President Trump hasn’t made a decision on the import tax backed by House Speaker Paul Ryan, but something must be done to address the unfairness that U.S. companies face in selling their products abroad, Commerce Secretary Wilbur Ross said Friday.
“We’ve been studying it very carefully, but I don’t believe that the president has taken a position on it just yet,” Ross said in an interview with CNBC, adding that the administration would analyze the proposal after the House Ways and Means Committee produces legislative text.
Ross, who has been a major critic of U.S. trading partners’ trade practices, went on to argue that U.S. companies face a disadvantage because other countries adjust taxes at the border, “so something has to be done to fix that one way or another.”
The issue Ross was referring to is that most developed nations levy value-added taxes that are adjusted at the border. What that means is that U.S. businesses must pay the tax when selling into the country, while the U.S. doesn’t have a comparable tax.

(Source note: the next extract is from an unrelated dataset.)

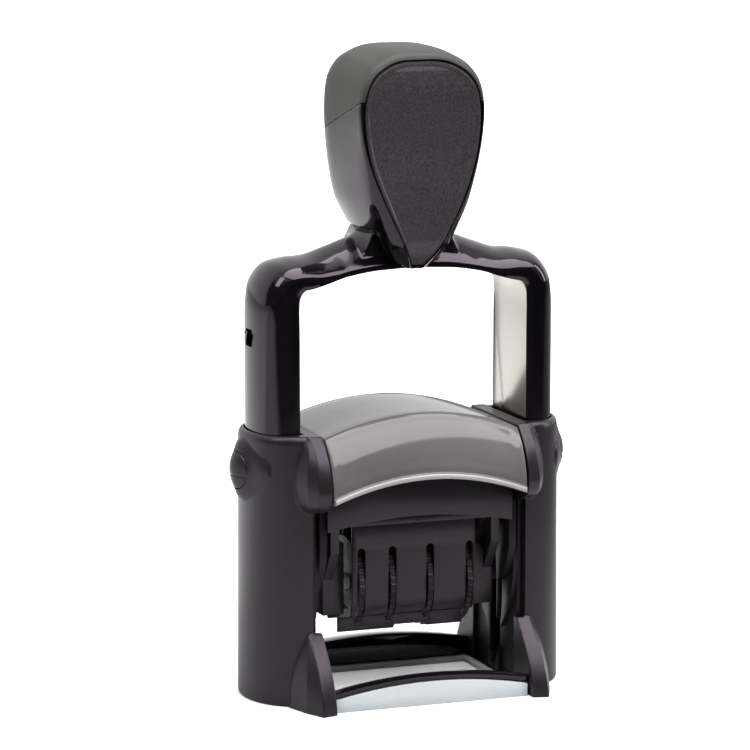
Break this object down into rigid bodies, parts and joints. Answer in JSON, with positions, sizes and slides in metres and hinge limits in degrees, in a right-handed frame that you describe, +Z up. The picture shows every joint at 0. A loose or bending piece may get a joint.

“That’s an inherently unfair anomaly,” Ross said, although economists generally think that currency movements blunt the effects of border adjustments.
The rate-cutting corporate tax reform proposed by House Republicans would adjust taxes at the border by allowing companies to deduct export sales from taxable income, while prohibiting them from deducting the cost of imported goods.
The border adjustment would apply to the corporate tax. The U.S. is an outlier among rich economies in that it doesn’t impose a value-added tax.
While noting that the border adjustment could be one remedy to the unfair situation U.S. businesses face, Ross said the proposal would have to be looked at carefully to make sure that it didn’t create unintended consequences.